Practicing nurses are uniting with researchers, educators, graduate students and patient representatives to improve the quality of care in specific patient populations.

For example, one project has focused on helping new mothers with breastfeeding, while others have looked at helping teens with body image issues during cancer treatments. Another has dealt with managing pain in critically ill patients.

Entrepreneur Richard S. Ingram of the Newton Foundation and other partners have made a $9 million total investment in the project, with a goal of focusing on academic nursing in Montreal.

Ingram said the field is severely underfunded and often ignored by private and public funders.

“What we're trying to do as a foundation is help make Montreal -- not McGill, Montreal -- one of the top five metropolises in the world for academic nursing,” he said. “I would love it if a nurse, say 40 years from now, anywhere in the world, would know that Montreal is a great place to study, to teach, to practice. Wouldn't that be wonderful?”

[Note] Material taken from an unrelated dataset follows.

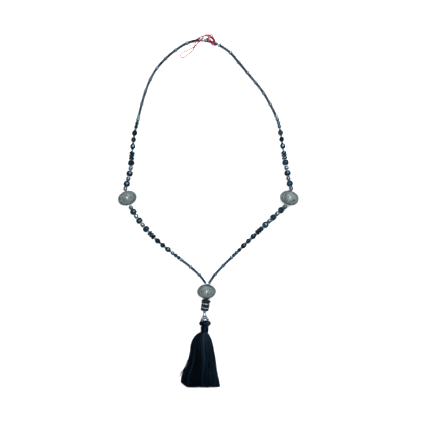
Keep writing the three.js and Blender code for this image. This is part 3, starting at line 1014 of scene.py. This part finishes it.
# ---- tassel ----
class Sections:
    """The tassel's outline from its CAD solid, rounded between the CAD's corners."""

    def __init__(self, node):
        points = corners(node)
        heights = np.unique(np.round(points[:, 1], 1))
        rows = [points[np.abs(points[:, 1] - y) < 0.06] for y in heights]
        edges = [[*row.min(axis=0)[[0, 2]], *row.max(axis=0)[[0, 2]]] for row in rows]
        self.y = heights
        self.edges = np.array(edges)
        steps = np.diff(self.edges, axis=0) / np.diff(heights)[:, None]
        before, after = steps[:-1], steps[1:]
        same_way = before * after > 0
        both = np.where(same_way, before + after, 1)
        between = np.where(same_way, 2 * before * after / both, 0)
        self.slopes = np.vstack([steps[:1], between, steps[-1:]])

    def at(self, y):
        """Left, right, lowest and highest at each height."""
        y = np.clip(y, self.y[0], self.y[-1])
        k = np.clip(np.searchsorted(self.y, y, side="right") - 1, 0, len(self.y) - 2)
        width = self.y[k + 1] - self.y[k]
        t = ((y - self.y[k]) / width)[..., None]
        blend_end = t * t * (3 - 2 * t)
        leave = t * (1 - t) ** 2 * width[..., None] * self.slopes[k]
        arrive = t * t * (t - 1) * width[..., None] * self.slopes[k + 1]
        found = self.edges[k] * (1 - blend_end) + self.edges[k + 1] * blend_end + leave + arrive
        left, low, right, high = np.moveaxis(found, -1, 0)
        return left, right, low, high


SILK = Sections("tassel_silk")
HEM_Y = -184.4
HEM_CORNERS = (-22.5, 12)  # x where the hem begins to rise towards the left and the right
WAIST_Y = -125.9
THREAD_SIZE = 0.27
SKIRT_LAYERS = [(0.99, 230), (0.94, 200), (0.86, 160), (0.72, 110), (0.5, 80), (0.28, 50)]  # depth, threads
CORE_ROWS = 24
CORE_SIDES = 28


def section_points(y, angle, depth, flat):
    """Places inside the tassel: angle goes round its section, and depth is 0 in the middle and 1 outside."""
    left, right, low, high = SILK.at(y)
    level = (1 + np.sin(angle)) / 2
    arch = np.maximum(np.sin(angle), 0) ** 0.8
    share = level + (arch - level) * flat
    half_width = (right - left) / 2 - THREAD_SIZE
    x = (left + right) / 2 + half_width * depth * np.cos(angle)
    middle = 0.5 + (0.35 - 0.5) * flat
    z = low + THREAD_SIZE + (high - low - 2 * THREAD_SIZE) * (middle + (share - middle) * depth)
    return np.stack([x, np.broadcast_to(y, x.shape), z], axis=-1)


def painted_sheen_tone(x, y):
    """How light a silk thread is painted there: painted sheen that grows towards the tassel's right side and along
    its right edge, and a painted highlight across its top, where the light falls on it.
    """
    left, right, _, _ = SILK.at(y)
    across = (x - left) / (right - left)
    high = np.clip((y + 165) / 40, 0, 1)
    painted_shine_band = np.exp(-(((across - 0.6) / 0.26) ** 2))
    edge = 0.3 * np.clip(across - 0.7, 0, 1)
    return 0.1 + 0.56 * np.clip(across - 0.4, 0, 1) + edge + 0.3 * high * painted_shine_band


def tassel_head():
    """Silk threads that come out of the cap, swell over the head and go into the neck."""
    shape = Shape()
    y = np.concatenate([np.linspace(-104.2, -112.4, 6), np.linspace(-112.9, -120, 26)])
    for angle in loop(96):
        lean = 0.35 * (y - y[0]) / (y[-1] - y[0])
        path = section_points(y, angle + lean, 0.97, 0)
        # each head thread's tone: painted sheen and highlight on the right side and top, plus random variation
        tones = np.clip(painted_sheen_tone(path[:, 0], path[:, 1]) + random.normal(0.06, 0.1), 0.05, 0.95)
        shape.add(tube(path, 0.34, 5, (0, 0, 1.01)), np.repeat(tones, 5))
    left, right, low, high = SILK.at(y)
    core = np.stack([(left + right) / 2, y, (low + high) / 2], axis=1)
    # painted shade: the core under the head's threads has the darkest tone
    shape.add(tube(core, np.maximum((high - low) / 2 - 0.7, 0.1), 12), 0.05)
    piece("tassel_head_silk", shape, "silk", "tassel_silk")


tassel_head()


def neck_wrap():
    low, high = (np.array(corner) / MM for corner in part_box("tassel_neck_wrap"))
    middle = (low + high) / 2
    thread = 0.3
    radius = (high[0] - low[0]) / 2 - thread
    turns = (high[1] - low[1] - 2 * thread) / (1.9 * thread)
    angle = np.linspace(0, turns * FULL, int(turns * 40))
    y = np.linspace(high[1] - thread, low[1] + thread, len(angle))
    path = np.stack([middle[0] + radius * np.cos(angle), y, middle[2] + radius * np.sin(angle)], axis=1)
    shape = Shape()
    across = (path[:, 0] - middle[0]) / radius
    # painted highlight: the wound thread is painted lighter in a vertical band a little right of the winding's
    # middle, where the light catches it
    tones = 0.1 + 0.55 * np.exp(-(((across - 0.15) / 0.28) ** 2))
    shape.add(tube(path, thread, 6, (0, 1, 0)), np.repeat(tones, 6))
    y = np.linspace(high[1], low[1], 8)
    core = np.stack([np.full(8, middle[0]), y, np.full(8, middle[2])], axis=1)
    shape.add(tube(core, radius, 24), 0.1)
    piece("tassel_neck_winding", shape, "silk", "tassel_neck_wrap")


neck_wrap()


def hem(x):
    """How far down a thread reaches that ends at x: both corners are cut away."""
    left, right = HEM_CORNERS
    return HEM_Y + np.clip(left - x, 0, None) * 0.75 + np.clip(x - right, 0, None) * 0.8


def skirt_thread(angle, depth, colour, shape):
    """One thread from the neck to the hem, which wanders a little and gathers into locks."""
    y = np.linspace(WAIST_Y + 0.8, -179.2, 22)
    fall = (y[0] - y) / (y[0] - y[-1])
    lock = 0.05 * np.sin(7 * angle + 1.3) + 0.04 * np.sin(19 * angle)
    drift = random.normal(0, 0.07)
    turn = angle + fall**1.5 * (lock + drift) + 0.02 * np.sin(FULL * (fall + random.uniform()))
    sink = depth * (1 - 0.04 * fall * random.uniform())
    path = section_points(y, turn, sink, np.clip(1.6 * fall, 0, 1))
    end = path[-1] + (path[-1] - path[-2]) * (path[-1, 1] - hem(path[-1, 0])) / (path[-2, 1] - path[-1, 1])
    end += (random.normal(0, 0.1), random.uniform(0, 1.1), 0)
    end[2] = max(end[2], THREAD_SIZE)
    between = (path[-1] + end) / 2
    if end[1] < path[-1, 1] - 0.2:
        path = np.vstack([path, between, end])
    path[:, 2] = np.maximum(path[:, 2], THREAD_SIZE)
    # each skirt thread's tone: painted sheen and highlight on the right side and top, plus the thread's own colour
    tones = np.clip(painted_sheen_tone(path[:, 0], path[:, 1]) + colour, 0.02, 0.95)
    shape.add(tube(path, THREAD_SIZE, 5), np.repeat(tones, 5))


def skirt():
    """Layers of threads from the outside in, each inner layer painted darker as painted shade, then a core with
    the darkest tone, painted shade that fills the gaps and that nothing shows through.
    """
    for number, (depth, count) in enumerate(SKIRT_LAYERS):
        shape = Shape()
        for angle in loop(count) + random.uniform(0, 0.1):
            # painted shade: each layer further in is given a darker mean tone
            colour = random.normal(0.02 - 0.05 * number, 0.15)
            skirt_thread(angle + random.normal(0, 0.015), depth - random.uniform(0, 0.04), colour, shape)
        piece(f"tassel_skirt_layer_{number + 1}", shape, "silk", "tassel_silk")
    shape = Shape()
    y = np.linspace(WAIST_Y + 0.5, -182, CORE_ROWS)
    angles = loop(CORE_SIDES)
    flat = np.clip((WAIST_Y - y) / 30, 0, 1)
    core = np.array([section_points(np.full(CORE_SIDES, row), angles, 0.8, low) for row, low in zip(y, flat)])
    first = np.arange(CORE_SIDES)
    ends = np.vstack([first[::-1], (CORE_ROWS - 1) * CORE_SIDES + first])
    # painted shade: the core has the darkest tone
    shape.add((core.reshape(-1, 3), [grid(CORE_ROWS, CORE_SIDES), ends]), 0.05)
    piece("tassel_skirt_core", shape, "silk", "tassel_silk")


skirt()

STRAYS = [
    [(-21.5, -155, 3), (-24.1, -162, 2), (-27.3, -166.6, 1.2), (-30.8, -170, 0.4)],
    [(-22.5, -158, 2), (-26.5, -167, 1.2), (-30.2, -172.2, 0.6), (-33, -175.4, 0.3)],
    [(-23, -160, 2.4), (-26.2, -167.5, 1.6), (-28.8, -171.6, 0.8), (-31.2, -173.8, 0.3)],
    [(-22, -156, 2.6), (-25.4, -164, 1.8), (-28.2, -168, 1), (-29.9, -170.4, 0.4)],
]


def stray_hairs():
    shape = Shape()
    for points in STRAYS:
        path = smooth(points, 0.8)
        shape.add(tube(path, np.linspace(0.34, 0.2, len(path)), 5), 0.4)
    piece("tassel_stray_threads", shape, "silk", "tassel_silk")


stray_hairs()


# ---- floor, light and air ----
def floor():
    look = Look("floor", Roughness=0.7)
    stops = [(0.3, (0.84, 0.845, 0.85)), (0.7, (0.86, 0.865, 0.87))]
    look.wire("Base Color", look.ramp(look.noise(0.002, 2.0), stops))
    look.bump(look.noise(0.4), 0.02, 0.2)
    mesh = bpy.data.meshes.new("floor")
    half = 3000
    points = np.array([(-half, -half, 0), (half, -half, 0), (half, half, 0), (-half, half, 0)]) * MM
    mesh.from_pydata(points, [], [(0, 1, 2, 3)])
    mesh.materials.append(look.material)
    made = bpy.data.objects.new("floor", mesh)
    made.visible_glossy = False
    bpy.context.scene.collection.objects.link(made)


def soft_box(name, place, size, power, mirrored):
    """A square light that faces the middle of the object. Glossy surfaces mirror it only if asked to."""
    data = bpy.data.lights.new(name, "AREA")
    data.size = size * MM
    data.energy = power
    made = bpy.data.objects.new(name, data)
    made.location = np.array(place) * MM
    made.rotation_euler = made.location.to_track_quat("Z", "Y").to_euler()
    made.visible_glossy = mirrored
    bpy.context.scene.collection.objects.link(made)


def studio():
    world = bpy.data.worlds.new("air")
    world.use_nodes = True
    world.node_tree.nodes["Background"].inputs["Color"].default_value = (0.88, 0.95, 1, 1)
    world.node_tree.nodes["Background"].inputs["Strength"].default_value = 0.12
    bpy.context.scene.world = world
    soft_box("key", (220, 380, 930), 560, 10, True)
    soft_box("fill_left", (-700, -200, 800), 900, 18, False)
    soft_box("fill_right", (700, 200, 800), 900, 14, False)
    bpy.context.scene.view_settings.view_transform = "Standard"


floor()
studio()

Appreciative of the gesture, McGill has renamed its nursing school after Ingram.

Its director, Dr. Helen Ezer, said she believes the investment will allow nursing students to be involved in cutting-edge health care, positioning them for successful careers in Quebec and across Canada.

“What he's done is basically given us the funds to liberate practitioners so they can participate in the research projects, and act as educators as well for students. What this does is take the projects a little deeper, and a little broader,” said Ezer.

The investment will allow McGill to continue to provide a world-renown course for nursing, and continue to put forward research projects that will positively affect both nursing and the care patients receive.